[Begin Data extract]

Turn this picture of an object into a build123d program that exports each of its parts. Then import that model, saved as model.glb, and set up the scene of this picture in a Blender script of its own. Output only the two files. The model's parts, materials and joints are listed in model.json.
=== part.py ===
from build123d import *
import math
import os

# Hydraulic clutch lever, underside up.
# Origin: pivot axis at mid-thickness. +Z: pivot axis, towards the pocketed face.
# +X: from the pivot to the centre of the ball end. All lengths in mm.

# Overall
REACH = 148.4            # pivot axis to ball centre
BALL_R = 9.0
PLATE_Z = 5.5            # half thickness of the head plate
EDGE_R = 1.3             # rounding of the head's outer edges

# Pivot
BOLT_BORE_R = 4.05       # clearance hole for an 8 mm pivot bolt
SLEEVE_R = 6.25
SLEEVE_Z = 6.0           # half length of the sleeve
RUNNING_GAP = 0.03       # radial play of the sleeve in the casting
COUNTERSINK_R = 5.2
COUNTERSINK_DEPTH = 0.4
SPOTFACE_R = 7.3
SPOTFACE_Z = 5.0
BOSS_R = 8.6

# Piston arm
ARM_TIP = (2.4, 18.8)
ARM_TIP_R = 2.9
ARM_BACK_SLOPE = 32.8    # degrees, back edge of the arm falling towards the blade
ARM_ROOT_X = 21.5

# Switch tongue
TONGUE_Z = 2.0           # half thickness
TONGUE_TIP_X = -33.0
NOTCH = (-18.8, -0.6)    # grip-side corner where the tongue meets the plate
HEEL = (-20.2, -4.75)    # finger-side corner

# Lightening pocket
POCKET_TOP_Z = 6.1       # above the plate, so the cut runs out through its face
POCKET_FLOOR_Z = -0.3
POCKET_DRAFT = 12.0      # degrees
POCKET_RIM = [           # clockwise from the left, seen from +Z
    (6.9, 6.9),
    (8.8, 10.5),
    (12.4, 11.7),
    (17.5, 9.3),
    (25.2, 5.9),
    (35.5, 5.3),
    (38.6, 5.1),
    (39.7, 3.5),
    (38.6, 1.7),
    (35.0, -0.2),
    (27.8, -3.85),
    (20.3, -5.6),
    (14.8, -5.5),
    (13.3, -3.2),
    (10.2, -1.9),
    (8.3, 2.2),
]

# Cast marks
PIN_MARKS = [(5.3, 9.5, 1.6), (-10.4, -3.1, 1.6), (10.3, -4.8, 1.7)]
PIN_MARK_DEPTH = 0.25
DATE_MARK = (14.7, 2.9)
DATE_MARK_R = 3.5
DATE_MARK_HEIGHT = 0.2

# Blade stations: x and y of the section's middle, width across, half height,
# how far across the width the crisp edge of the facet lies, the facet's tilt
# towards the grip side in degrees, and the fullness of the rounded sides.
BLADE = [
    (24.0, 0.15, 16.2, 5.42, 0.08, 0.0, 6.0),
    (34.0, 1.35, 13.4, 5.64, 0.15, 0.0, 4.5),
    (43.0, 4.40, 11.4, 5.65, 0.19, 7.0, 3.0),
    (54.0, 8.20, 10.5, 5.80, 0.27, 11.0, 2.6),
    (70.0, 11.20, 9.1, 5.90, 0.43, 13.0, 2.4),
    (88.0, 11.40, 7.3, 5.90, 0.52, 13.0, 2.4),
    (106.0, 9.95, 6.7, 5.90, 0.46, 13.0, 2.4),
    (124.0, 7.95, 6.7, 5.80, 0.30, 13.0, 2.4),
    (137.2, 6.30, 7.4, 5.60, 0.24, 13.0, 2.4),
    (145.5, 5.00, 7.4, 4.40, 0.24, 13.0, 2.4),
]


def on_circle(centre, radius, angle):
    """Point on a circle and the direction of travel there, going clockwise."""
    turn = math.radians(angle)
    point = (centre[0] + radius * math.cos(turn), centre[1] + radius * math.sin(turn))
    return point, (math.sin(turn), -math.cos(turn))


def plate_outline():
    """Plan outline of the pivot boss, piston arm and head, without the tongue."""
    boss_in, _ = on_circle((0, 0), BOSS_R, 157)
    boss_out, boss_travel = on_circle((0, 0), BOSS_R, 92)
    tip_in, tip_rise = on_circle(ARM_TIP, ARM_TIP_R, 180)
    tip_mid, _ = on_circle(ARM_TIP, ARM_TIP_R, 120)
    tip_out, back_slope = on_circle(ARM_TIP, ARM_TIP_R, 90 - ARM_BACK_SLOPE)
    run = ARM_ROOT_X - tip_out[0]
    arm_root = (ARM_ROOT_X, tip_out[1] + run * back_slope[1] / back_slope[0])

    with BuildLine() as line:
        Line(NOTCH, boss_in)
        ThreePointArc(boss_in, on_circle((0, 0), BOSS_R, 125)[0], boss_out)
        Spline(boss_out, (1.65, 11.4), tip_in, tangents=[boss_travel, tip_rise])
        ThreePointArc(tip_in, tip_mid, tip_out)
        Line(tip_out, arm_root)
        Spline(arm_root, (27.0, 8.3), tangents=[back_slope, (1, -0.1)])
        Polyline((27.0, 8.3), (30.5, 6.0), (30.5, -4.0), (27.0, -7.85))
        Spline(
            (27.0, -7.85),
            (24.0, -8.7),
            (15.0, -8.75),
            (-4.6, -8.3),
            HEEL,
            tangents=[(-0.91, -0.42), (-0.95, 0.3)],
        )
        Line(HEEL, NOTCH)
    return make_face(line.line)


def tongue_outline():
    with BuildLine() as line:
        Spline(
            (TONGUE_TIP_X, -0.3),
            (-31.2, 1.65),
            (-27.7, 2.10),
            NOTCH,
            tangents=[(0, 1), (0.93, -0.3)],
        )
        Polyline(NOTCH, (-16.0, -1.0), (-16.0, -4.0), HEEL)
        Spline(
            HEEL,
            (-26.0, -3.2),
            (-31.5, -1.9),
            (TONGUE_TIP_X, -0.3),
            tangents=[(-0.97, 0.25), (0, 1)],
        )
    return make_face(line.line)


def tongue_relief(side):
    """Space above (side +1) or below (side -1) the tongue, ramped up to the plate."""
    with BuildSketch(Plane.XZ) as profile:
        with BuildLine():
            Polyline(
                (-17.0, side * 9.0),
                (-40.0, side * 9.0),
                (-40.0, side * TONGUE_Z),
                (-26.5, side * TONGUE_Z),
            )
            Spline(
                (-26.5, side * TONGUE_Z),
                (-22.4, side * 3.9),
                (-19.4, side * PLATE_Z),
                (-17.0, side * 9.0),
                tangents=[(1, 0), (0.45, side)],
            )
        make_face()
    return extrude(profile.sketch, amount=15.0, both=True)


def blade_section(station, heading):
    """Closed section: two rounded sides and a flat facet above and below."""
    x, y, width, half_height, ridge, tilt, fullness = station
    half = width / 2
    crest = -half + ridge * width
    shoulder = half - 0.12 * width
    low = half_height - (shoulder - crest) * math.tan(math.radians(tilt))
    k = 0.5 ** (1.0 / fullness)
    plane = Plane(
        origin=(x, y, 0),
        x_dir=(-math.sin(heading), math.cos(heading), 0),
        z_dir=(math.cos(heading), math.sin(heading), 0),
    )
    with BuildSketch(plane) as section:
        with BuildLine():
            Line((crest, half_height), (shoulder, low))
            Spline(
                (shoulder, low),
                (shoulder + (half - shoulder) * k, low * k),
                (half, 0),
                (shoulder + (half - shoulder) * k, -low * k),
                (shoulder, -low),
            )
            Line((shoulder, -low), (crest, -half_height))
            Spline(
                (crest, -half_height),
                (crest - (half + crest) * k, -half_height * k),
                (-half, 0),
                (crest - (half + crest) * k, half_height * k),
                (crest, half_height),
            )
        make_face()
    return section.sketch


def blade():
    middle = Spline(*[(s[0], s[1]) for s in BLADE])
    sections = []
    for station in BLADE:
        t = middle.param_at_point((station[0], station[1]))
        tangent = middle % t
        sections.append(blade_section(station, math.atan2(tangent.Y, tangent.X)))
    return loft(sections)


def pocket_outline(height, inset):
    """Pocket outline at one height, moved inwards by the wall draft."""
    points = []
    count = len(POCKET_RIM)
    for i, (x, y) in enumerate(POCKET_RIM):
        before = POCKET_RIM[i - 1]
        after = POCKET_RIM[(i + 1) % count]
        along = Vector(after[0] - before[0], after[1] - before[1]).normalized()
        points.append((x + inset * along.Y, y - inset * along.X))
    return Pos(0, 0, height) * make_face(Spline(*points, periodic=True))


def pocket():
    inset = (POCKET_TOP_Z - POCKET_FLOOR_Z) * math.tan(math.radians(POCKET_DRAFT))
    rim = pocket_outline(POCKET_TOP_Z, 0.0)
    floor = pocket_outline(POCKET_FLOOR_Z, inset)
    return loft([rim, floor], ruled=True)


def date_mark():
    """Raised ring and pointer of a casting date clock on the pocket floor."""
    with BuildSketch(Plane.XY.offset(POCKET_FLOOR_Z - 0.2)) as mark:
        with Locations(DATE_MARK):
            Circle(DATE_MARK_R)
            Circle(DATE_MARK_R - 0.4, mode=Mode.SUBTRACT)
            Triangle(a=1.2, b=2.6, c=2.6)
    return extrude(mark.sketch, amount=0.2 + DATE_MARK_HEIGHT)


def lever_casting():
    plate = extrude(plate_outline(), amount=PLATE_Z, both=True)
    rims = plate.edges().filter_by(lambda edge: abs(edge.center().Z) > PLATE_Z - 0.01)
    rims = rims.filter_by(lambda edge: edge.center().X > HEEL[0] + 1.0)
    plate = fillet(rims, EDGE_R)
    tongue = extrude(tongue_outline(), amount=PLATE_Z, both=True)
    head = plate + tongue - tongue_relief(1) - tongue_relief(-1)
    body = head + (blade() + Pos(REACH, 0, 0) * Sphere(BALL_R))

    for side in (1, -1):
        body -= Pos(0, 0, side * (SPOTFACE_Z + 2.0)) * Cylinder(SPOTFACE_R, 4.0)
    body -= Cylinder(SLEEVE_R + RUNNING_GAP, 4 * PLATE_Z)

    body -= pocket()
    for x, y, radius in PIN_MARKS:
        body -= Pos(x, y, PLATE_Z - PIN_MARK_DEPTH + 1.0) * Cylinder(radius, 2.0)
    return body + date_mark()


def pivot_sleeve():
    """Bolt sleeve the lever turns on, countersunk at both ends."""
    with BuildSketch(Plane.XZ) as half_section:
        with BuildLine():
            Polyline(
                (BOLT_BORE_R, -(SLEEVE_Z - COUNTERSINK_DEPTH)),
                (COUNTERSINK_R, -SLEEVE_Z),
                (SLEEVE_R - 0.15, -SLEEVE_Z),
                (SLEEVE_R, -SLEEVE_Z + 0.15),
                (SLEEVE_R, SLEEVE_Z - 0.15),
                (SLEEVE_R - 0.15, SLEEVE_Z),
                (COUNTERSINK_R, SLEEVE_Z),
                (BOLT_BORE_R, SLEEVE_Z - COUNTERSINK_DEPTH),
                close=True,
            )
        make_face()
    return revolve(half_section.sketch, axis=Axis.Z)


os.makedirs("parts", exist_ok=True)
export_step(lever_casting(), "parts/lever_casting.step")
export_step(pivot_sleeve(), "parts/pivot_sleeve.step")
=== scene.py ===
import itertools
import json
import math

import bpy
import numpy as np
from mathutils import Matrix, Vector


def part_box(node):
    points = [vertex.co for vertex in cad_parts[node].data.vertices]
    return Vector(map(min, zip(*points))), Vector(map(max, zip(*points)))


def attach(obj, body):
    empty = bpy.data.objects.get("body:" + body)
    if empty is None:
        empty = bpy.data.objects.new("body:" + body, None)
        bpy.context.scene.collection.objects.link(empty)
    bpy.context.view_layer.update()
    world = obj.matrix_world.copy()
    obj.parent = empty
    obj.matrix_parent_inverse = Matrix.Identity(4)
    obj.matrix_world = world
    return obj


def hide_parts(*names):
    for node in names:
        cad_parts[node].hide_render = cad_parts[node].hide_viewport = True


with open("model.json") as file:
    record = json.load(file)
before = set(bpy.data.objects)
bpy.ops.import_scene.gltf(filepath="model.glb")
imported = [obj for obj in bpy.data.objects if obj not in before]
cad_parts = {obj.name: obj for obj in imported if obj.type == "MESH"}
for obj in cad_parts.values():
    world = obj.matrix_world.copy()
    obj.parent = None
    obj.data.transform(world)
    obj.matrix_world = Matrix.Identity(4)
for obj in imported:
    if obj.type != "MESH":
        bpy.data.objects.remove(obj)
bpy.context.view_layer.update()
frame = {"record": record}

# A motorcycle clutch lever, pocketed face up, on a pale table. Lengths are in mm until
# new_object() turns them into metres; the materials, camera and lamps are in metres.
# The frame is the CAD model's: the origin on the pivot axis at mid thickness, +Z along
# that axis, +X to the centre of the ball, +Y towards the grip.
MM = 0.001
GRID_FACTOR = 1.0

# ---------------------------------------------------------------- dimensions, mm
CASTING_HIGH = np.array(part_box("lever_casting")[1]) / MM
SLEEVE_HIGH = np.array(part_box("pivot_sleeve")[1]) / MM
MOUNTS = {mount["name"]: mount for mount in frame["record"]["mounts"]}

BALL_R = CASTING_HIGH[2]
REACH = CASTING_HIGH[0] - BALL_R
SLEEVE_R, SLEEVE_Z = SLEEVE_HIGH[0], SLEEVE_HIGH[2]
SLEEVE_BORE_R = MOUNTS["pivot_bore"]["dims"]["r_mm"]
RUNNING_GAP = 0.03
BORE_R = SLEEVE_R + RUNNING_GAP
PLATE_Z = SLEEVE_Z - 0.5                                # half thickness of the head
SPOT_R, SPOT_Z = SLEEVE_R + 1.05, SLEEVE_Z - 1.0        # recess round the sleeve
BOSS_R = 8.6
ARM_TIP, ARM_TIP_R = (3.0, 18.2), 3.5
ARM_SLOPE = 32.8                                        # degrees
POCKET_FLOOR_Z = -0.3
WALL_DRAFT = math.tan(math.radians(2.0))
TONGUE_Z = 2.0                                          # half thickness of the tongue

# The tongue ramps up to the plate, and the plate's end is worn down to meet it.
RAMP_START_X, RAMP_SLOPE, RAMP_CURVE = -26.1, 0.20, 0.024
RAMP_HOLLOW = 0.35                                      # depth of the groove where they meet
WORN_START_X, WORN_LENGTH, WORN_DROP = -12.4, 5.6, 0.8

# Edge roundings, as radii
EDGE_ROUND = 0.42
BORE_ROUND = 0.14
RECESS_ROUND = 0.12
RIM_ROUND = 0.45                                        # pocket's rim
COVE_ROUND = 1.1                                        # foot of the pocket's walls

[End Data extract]

▶ Required work
The lines to transcribe begin at the line with "body -= pocket()" and end at the line with "before = set(bpy.data.objects)"; copy them exactly, both ends included.

▶ Output for this task
    body -= pocket()
    for x, y, radius in PIN_MARKS:
        body -= Pos(x, y, PLATE_Z - PIN_MARK_DEPTH + 1.0) * Cylinder(radius, 2.0)
    return body + date_mark()


def pivot_sleeve():
    """Bolt sleeve the lever turns on, countersunk at both ends."""
    with BuildSketch(Plane.XZ) as half_section:
        with BuildLine():
            Polyline(
                (BOLT_BORE_R, -(SLEEVE_Z - COUNTERSINK_DEPTH)),
                (COUNTERSINK_R, -SLEEVE_Z),
                (SLEEVE_R - 0.15, -SLEEVE_Z),
                (SLEEVE_R, -SLEEVE_Z + 0.15),
                (SLEEVE_R, SLEEVE_Z - 0.15),
                (SLEEVE_R - 0.15, SLEEVE_Z),
                (COUNTERSINK_R, SLEEVE_Z),
                (BOLT_BORE_R, SLEEVE_Z - COUNTERSINK_DEPTH),
                close=True,
            )
        make_face()
    return revolve(half_section.sketch, axis=Axis.Z)


os.makedirs("parts", exist_ok=True)
export_step(lever_casting(), "parts/lever_casting.step")
export_step(pivot_sleeve(), "parts/pivot_sleeve.step")
=== scene.py ===
import itertools
import json
import math

import bpy
import numpy as np
from mathutils import Matrix, Vector


def part_box(node):
    points = [vertex.co for vertex in cad_parts[node].data.vertices]
    return Vector(map(min, zip(*points))), Vector(map(max, zip(*points)))


def attach(obj, body):
    empty = bpy.data.objects.get("body:" + body)
    if empty is None:
        empty = bpy.data.objects.new("body:" + body, None)
        bpy.context.scene.collection.objects.link(empty)
    bpy.context.view_layer.update()
    world = obj.matrix_world.copy()
    obj.parent = empty
    obj.matrix_parent_inverse = Matrix.Identity(4)
    obj.matrix_world = world
    return obj


def hide_parts(*names):
    for node in names:
        cad_parts[node].hide_render = cad_parts[node].hide_viewport = True


with open("model.json") as file:
    record = json.load(file)
before = set(bpy.data.objects)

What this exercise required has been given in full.